Bilinmelidir ki, sorumluluk bir bütündür; parçalanamaz. Sorumlu olduğu şeyleri kısmen yerine getiren kimse esasında sorumluluğun gereğine göre hareket edememiş; sorumsuz davranmış olur. Bu kapsamda ailesinin nafakasını temin edip onlara maddi olarak çok iyi imkânlar sunan bir baba, onlardan sevgisini ve ilgisini esirgerse sorumsuzluk yapmış olacaktır. Aynı şekilde çocuğunun en iyi okullarda tahsil görmesini sağlayan ancak ona dinî ve ahlaki vecibelerini öğretmeyen ebeveynler, sorumluluklarının gereğini yerine getirmemiş olacaklardır.
Öte yandan hadiste sadece ailedeki sorumluluktan bahsedilmemektedir. Toplumda kendisine bir vazife verilmiş ve bu vazife kapsamında bir sorumluluğu olan veya sorumluluğu altında birileri bulunan herkes söz konusu hadisin kapsamına dâhildir. Örneğin bir caminin din görevlisi kendisinden ve ailesinden sorumlu olduğu kadar görev alanı içindeki kişilerden de sorumludur. İslam’ın güzelliğini ve ibadetin coşkusunu onların gönüllerine nakşetmek de bir din görevlisinin en temel sorumluluğudur. Yine bir kamu çalışanı da işini en güzel şekilde yapıp kazancını helal ettirmenin yanı sıra kamu malını en güzel biçimde korumakla ve israf etmemekle sorumludur. Aynı şekilde özel sektörde çalışan bir işçi, işverenin menfaatine olacak tasarruflarda bulunmakla sorumlu iken işveren de işçisinin kanuni her türlü hakkına riayet etmenin yanı sıra onun dinî vecibelerini yerine getirmesi hususunda imkân sağlamakla da sorumludur.

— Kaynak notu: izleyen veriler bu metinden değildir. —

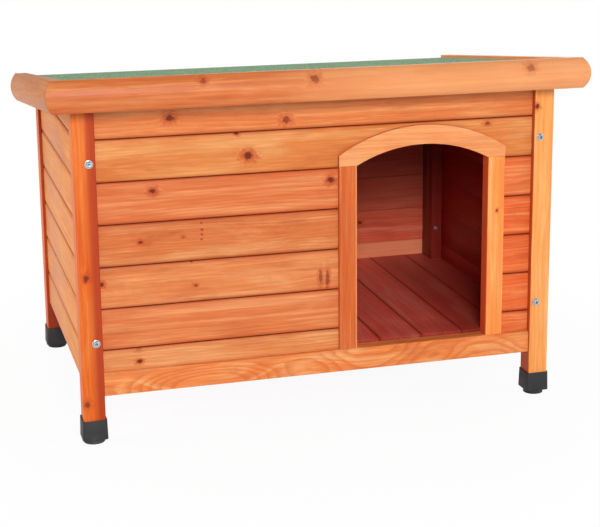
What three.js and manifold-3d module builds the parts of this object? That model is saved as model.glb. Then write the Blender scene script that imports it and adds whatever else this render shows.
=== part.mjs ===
// A flat-roofed timber dog house: four square posts on adjustable feet, walls of rounded tongued boards,
// a framed doorway with an arched head, a raised floor, and a felted roof that opens on two rear hinges.
// Millimetres, +Z up. The front faces -Y, and the origin is on the ground under the middle of the roof.
import * as THREE from 'three';
import { mergeVertices } from 'three/addons/utils/BufferGeometryUtils.js';
import Module from 'manifold-3d';

const wasm = await Module();
wasm.setup();

// ---------- Driving dimensions ----------

const GAP = 0.3;                  // fitting gap between neighbouring pieces
const OVERRUN = 5;                // how far a cutting tool runs past what it cuts

const ROOF_WIDTH = 1040;          // over the trims
const ROOF_DEPTH = 720;           // front trim to rear edge, in plan
const TOTAL_HEIGHT = 695;         // ground to the top of the front trim
const ROOF_FALL = THREE.MathUtils.degToRad(6.45);   // the roof falls to the rear
const SIDE_OVERHANG = 49.5;       // trims' crowns outside the posts
const FRONT_OVERHANG = 57.7;
const REAR_OVERHANG = 20.3;

const POST_SIDE = 41;             // square posts
const POST_ROUNDING = 3;

const TRIM_HEIGHT = 59;
const TRIM_FLAT = 24;             // square part of a trim's thickness
const TRIM_BULGE = 11.8;          // half-round part outside it
const FELT_RECESS = 6;            // felt's surface below the trims' top
const FELT_THICK = 2.5;
const FELT_LIP = 11;              // felt turned down over the rear edge
const DECK_THICK = 12;
const DECK_BOARD = 96;            // spacing of the deck boards' seams
const CLEAT_SIDE = 22;            // battens under the deck
const CLEAT_TO_POST = 3;
const CLEAT_TO_WALL = 18;         // clear of the front and rear walls

const BOARD_PITCH = 79.64;        // height that a wall board covers
const BOARD_THICK = 11;
const FIRST_JOINT = 177.7;        // height of the lowest joint between boards
const JOINTS = 6;                 // joints up a wall
const TOP_BOARD_MIN = 12;         // least height left for a top board
const EDGE_DEPTH = 4.6;           // how far a board's rounded edge falls back from its face
const EDGE_RUN = 9;               // height of the rounded edge
const TONGUE_HEIGHT = 4;
const TONGUE_BACK = 2;            // wood behind the tongue
const TONGUE_THICK = 2.5;
const FRONT_RECESS = 12;          // front boards' faces behind the posts' front face
const WALL_RECESS = 2.5;          // other boards' faces inside the posts' outer faces
const WALL_BOTTOM = 108;          // lowest edge of the side and rear walls

const FRAME_RECESS = 4;           // door frame's and rail's faces behind the posts' front face
const FRAME_THICK = 29;
const FRAME_ROUNDING = 2;
const RAIL_BOTTOM = 91.6;
const RAIL_HEIGHT = 44.6;
const DOOR_WIDTH = 269.5;         // between the jambs
const DOOR_TO_POST = 59;          // right jamb to the right post
const JAMB_WIDTH = 35.5;
const HEAD_TO_TOP = 123.5;        // arched head's crown below the trim's top
const HEAD_HEIGHT = 71.5;         // jambs' tops to the crown
const HEAD_END = 20.6;            // height of the head's square ends
const INNER_RISE = 34.5;          // rise of the doorway's arch

const FLOOR_ABOVE_RAIL = 5.8;
const FLOOR_THICK = 12;
const FLOOR_BOARD = 87.6;         // spacing of the floor boards' seams
const LEDGER_SIDE = 22;
const FLOOR_SEAM_TO_JAMB = 56;    // first seam to the right of the left jamb
const SEAM_HALF = 1;              // half the width of a V seam between boards that share a solid
const SEAM_DEPTH = 1.2;

const BATTEN_WIDTH = 24;          // corner battens inside the side walls, across the house
const BATTEN_DEPTH = 28;
const BATTEN_TO_ROOF = 6;

const LOWER_BOLT = 197;           // height above the ground
const UPPER_BOLT_TO_TOP = 160;
const BOLT_FROM_SIDE = 28.5;      // post's outer face to the bolt
const BOLT_RADIUS = 3;
const BOLT_HEAD_RADIUS = 7.8;
const BOLT_HEAD_TOP_RADIUS = 5.2;
const BOLT_HEAD_HEIGHT = 5;
const BOLT_FLANGE = 1.6;
const SOCKET_RADIUS = 2.9;
const SOCKET_DEPTH = 3;
const NUT_RADIUS = 5.6;
const NUT_HEIGHT = 5;
const BOLT_TIP = 2;               // bolt's end beyond the nut
const BOLT_CLEARANCE = 0.3;

const CAP_BOTTOM = 8.9;
const CAP_HEIGHT = 38.2;
const CAP_FLOOR = 3;
const CAP_WALL_TOP = 2.6;
const CAP_WALL_BOTTOM = 3.6;
const GLIDE_RADIUS = 20;
const GLIDE_CHAMFER = 2.5;
const STEM_RADIUS = 5;
const STEM_TOP = 40;
const STEM_CLEARANCE = 0.3;

const HINGE_TO_POST = 140;        // middle of a hinge to the nearer post
const HINGE_WIDTH = 60;
const KNUCKLE_RADIUS = 4;
const KNUCKLE_MIDDLE = 22;        // width of the roof leaf's knuckle
const KNUCKLE_CLEARANCE = 0.6;
const LEAF_THICK = 2;
const WALL_LEAF = 18;             // wall leaf's length down from the pin
const ROOF_LEAF = 14;             // roof leaf's length behind the pin
const PIN_RADIUS = 2;
const PIN_HEAD_RADIUS = 3.2;
const PIN_HEAD = 1.5;
const PIN_CLEARANCE = 0.3;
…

Sonuç olarak insan irade sahibi bir varlık olarak yaratılmış ve yeryüzüne birtakım sorumluluklarla gönderilmiştir. Onun ilk sorumluluğu, Allah’ın halifesi olduğu bilinciyle yeryüzünü imar ve hakkın batıla galip gelmesi için çaba sarf etmektir. Onun bir diğer sorumluluğu ise kendisinin ve uhdesinde bulunan kişilerin imtihan dünyasından “başarılı” bir şekilde ayrılmasıdır. Dolayısıyla bir Müslüman, ebedi kurtuluşa giden yolun sorumluluk bilinciyle hareket etmek olduğunu unutmamalı ve hayatının merkezine bu sorumluluk duygusunu yerleştirmelidir.